[Provided data]
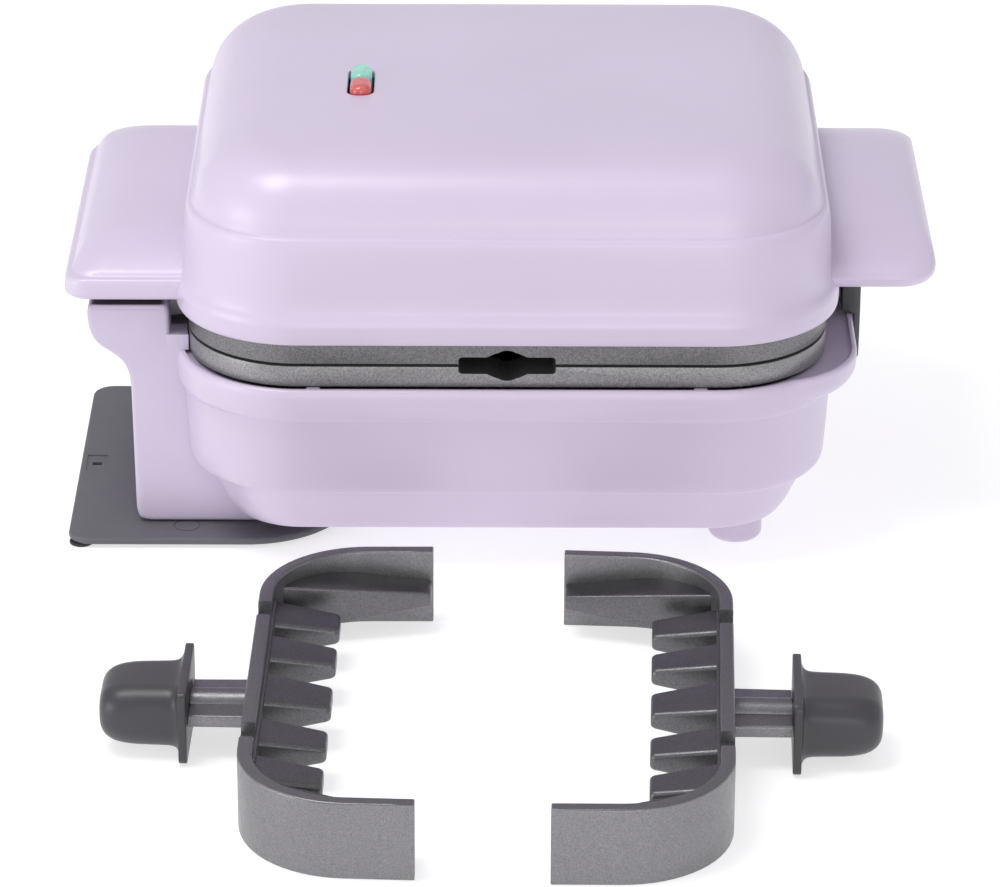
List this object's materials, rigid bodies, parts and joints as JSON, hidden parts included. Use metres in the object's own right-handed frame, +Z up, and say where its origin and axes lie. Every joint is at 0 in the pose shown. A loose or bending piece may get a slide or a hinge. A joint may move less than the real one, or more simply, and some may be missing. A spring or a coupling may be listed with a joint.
{
  "type": "donut maker",
  "caption": "Lavender clamshell donut maker on a side hinge column, with two loose dark cast core inserts.",
  "frame": {"origin": "on the table, under the middle of the machine and its two inserts taken together", "axes": "+Z up, -Y towards the user (the inserts lie in front), +X from the hinge column to the handle"},
  "size_m": [0.355, 0.4958, 0.1759],
  "materials": {
    "lavender_shell": "satin",
    "dark_stand": "matt",
    "coated_casting": "speckled non-stick coating",
    "bright_steel": "brushed",
    "dark_latch": "satin",
    "dark_knob": "satin",
    "black_rubber": "matt",
    "white_ceramic": "matt",
    "green_lens": "clear",
    "red_lens": "clear",
    "circuit_board": "satin"
  },
  "bodies": {
    "base": {"lower_housing": "lavender_shell", "bottom_cover": "lavender_shell", "stand_plate": "dark_stand", "lower_plate": "coated_casting", "lower_element": "bright_steel", "lower_reflector": "bright_steel", "hinge_bracket": "bright_steel", "hinge_pin": "bright_steel", "thermostat": "white_ceramic", "thermal_fuse": "bright_steel", "terminal_block": "white_ceramic", "cord_gland": "black_rubber", "stand_screw_1": "bright_steel", "stand_screw_2": "bright_steel", "stand_screw_3": "bright_steel", "stand_pad_1": "black_rubber", "stand_pad_2": "black_rubber", "stand_pad_3": "black_rubber", "stand_pad_4": "black_rubber", "foot_pad_1": "black_rubber", "foot_pad_2": "black_rubber", "cover_screw_1": "bright_steel", "cover_screw_2": "bright_steel", "cover_screw_3": "bright_steel", "cover_screw_4": "bright_steel"},
    "lid": {"lid_shell": "lavender_shell", "handle_underside": "lavender_shell", "upper_plate": "coated_casting", "upper_element": "bright_steel", "upper_reflector": "bright_steel", "latch_pin": "bright_steel", "green_lens": "green_lens", "red_lens": "red_lens", "lamp_board": "circuit_board"},
    "latch": {"latch_lever": "dark_latch"},
    "left_insert": {"left_core": "coated_casting", "left_knob": "dark_knob", "left_core_screw": "bright_steel"},
    "right_insert": {"right_core": "coated_casting", "right_knob": "dark_knob", "right_core_screw": "bright_steel"}
  },
  "joints": [
    {"name": "lid_hinge", "type": "hinge", "parent": "base", "child": "lid", "pos_m": [-0.15695, 0.1269, 0.0947], "axis": [0, -1, 0], "range_deg": [0, 100]},
    {"name": "latch_hinge", "type": "hinge", "parent": "lid", "child": "latch", "pos_m": [0.14505, 0.1269, 0.1062], "axis": [0, -1, 0], "range_deg": [0, 30]},
    {"name": "left_insert_lift", "type": "slide", "parent": "base", "child": "left_insert", "axis": [0, 0, 1], "range_m": [0, 0.15]},
    {"name": "right_insert_lift", "type": "slide", "parent": "base", "child": "right_insert", "axis": [0, 0, 1], "range_m": [0, 0.15]}
  ]
}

[Job]
Every line above should be written out again exactly as it stands.

[The completed task]
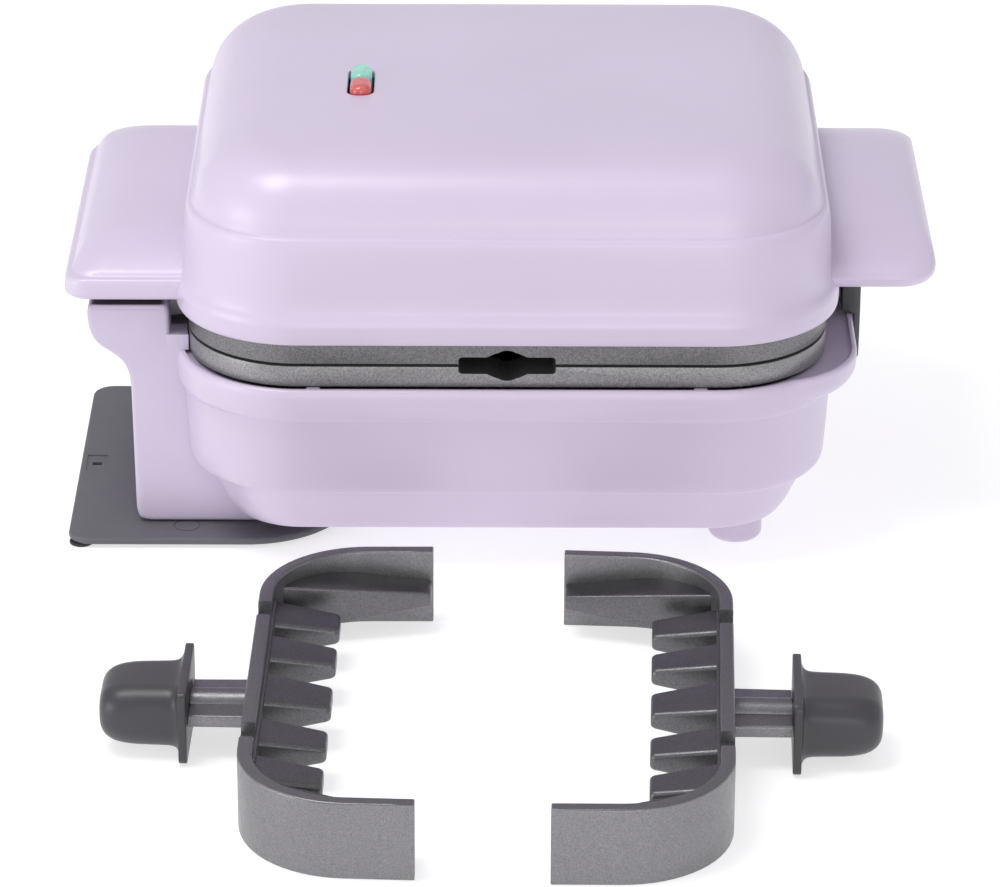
List this object's materials, rigid bodies, parts and joints as JSON, hidden parts included. Use metres in the object's own right-handed frame, +Z up, and say where its origin and axes lie. Every joint is at 0 in the pose shown. A loose or bending piece may get a slide or a hinge. A joint may move less than the real one, or more simply, and some may be missing. A spring or a coupling may be listed with a joint.
{
  "type": "donut maker",
  "caption": "Lavender clamshell donut maker on a side hinge column, with two loose dark cast core inserts.",
  "frame": {"origin": "on the table, under the middle of the machine and its two inserts taken together", "axes": "+Z up, -Y towards the user (the inserts lie in front), +X from the hinge column to the handle"},
  "size_m": [0.355, 0.4958, 0.1759],
  "materials": {
    "lavender_shell": "satin",
    "dark_stand": "matt",
    "coated_casting": "speckled non-stick coating",
    "bright_steel": "brushed",
    "dark_latch": "satin",
    "dark_knob": "satin",
    "black_rubber": "matt",
    "white_ceramic": "matt",
    "green_lens": "clear",
    "red_lens": "clear",
    "circuit_board": "satin"
  },
  "bodies": {
    "base": {"lower_housing": "lavender_shell", "bottom_cover": "lavender_shell", "stand_plate": "dark_stand", "lower_plate": "coated_casting", "lower_element": "bright_steel", "lower_reflector": "bright_steel", "hinge_bracket": "bright_steel", "hinge_pin": "bright_steel", "thermostat": "white_ceramic", "thermal_fuse": "bright_steel", "terminal_block": "white_ceramic", "cord_gland": "black_rubber", "stand_screw_1": "bright_steel", "stand_screw_2": "bright_steel", "stand_screw_3": "bright_steel", "stand_pad_1": "black_rubber", "stand_pad_2": "black_rubber", "stand_pad_3": "black_rubber", "stand_pad_4": "black_rubber", "foot_pad_1": "black_rubber", "foot_pad_2": "black_rubber", "cover_screw_1": "bright_steel", "cover_screw_2": "bright_steel", "cover_screw_3": "bright_steel", "cover_screw_4": "bright_steel"},
    "lid": {"lid_shell": "lavender_shell", "handle_underside": "lavender_shell", "upper_plate": "coated_casting", "upper_element": "bright_steel", "upper_reflector": "bright_steel", "latch_pin": "bright_steel", "green_lens": "green_lens", "red_lens": "red_lens", "lamp_board": "circuit_board"},
    "latch": {"latch_lever": "dark_latch"},
    "left_insert": {"left_core": "coated_casting", "left_knob": "dark_knob", "left_core_screw": "bright_steel"},
    "right_insert": {"right_core": "coated_casting", "right_knob": "dark_knob", "right_core_screw": "bright_steel"}
  },
  "joints": [
    {"name": "lid_hinge", "type": "hinge", "parent": "base", "child": "lid", "pos_m": [-0.15695, 0.1269, 0.0947], "axis": [0, -1, 0], "range_deg": [0, 100]},
    {"name": "latch_hinge", "type": "hinge", "parent": "lid", "child": "latch", "pos_m": [0.14505, 0.1269, 0.1062], "axis": [0, -1, 0], "range_deg": [0, 30]},
    {"name": "left_insert_lift", "type": "slide", "parent": "base", "child": "left_insert", "axis": [0, 0, 1], "range_m": [0, 0.15]},
    {"name": "right_insert_lift", "type": "slide", "parent": "base", "child": "right_insert", "axis": [0, 0, 1], "range_m": [0, 0.15]}
  ]
}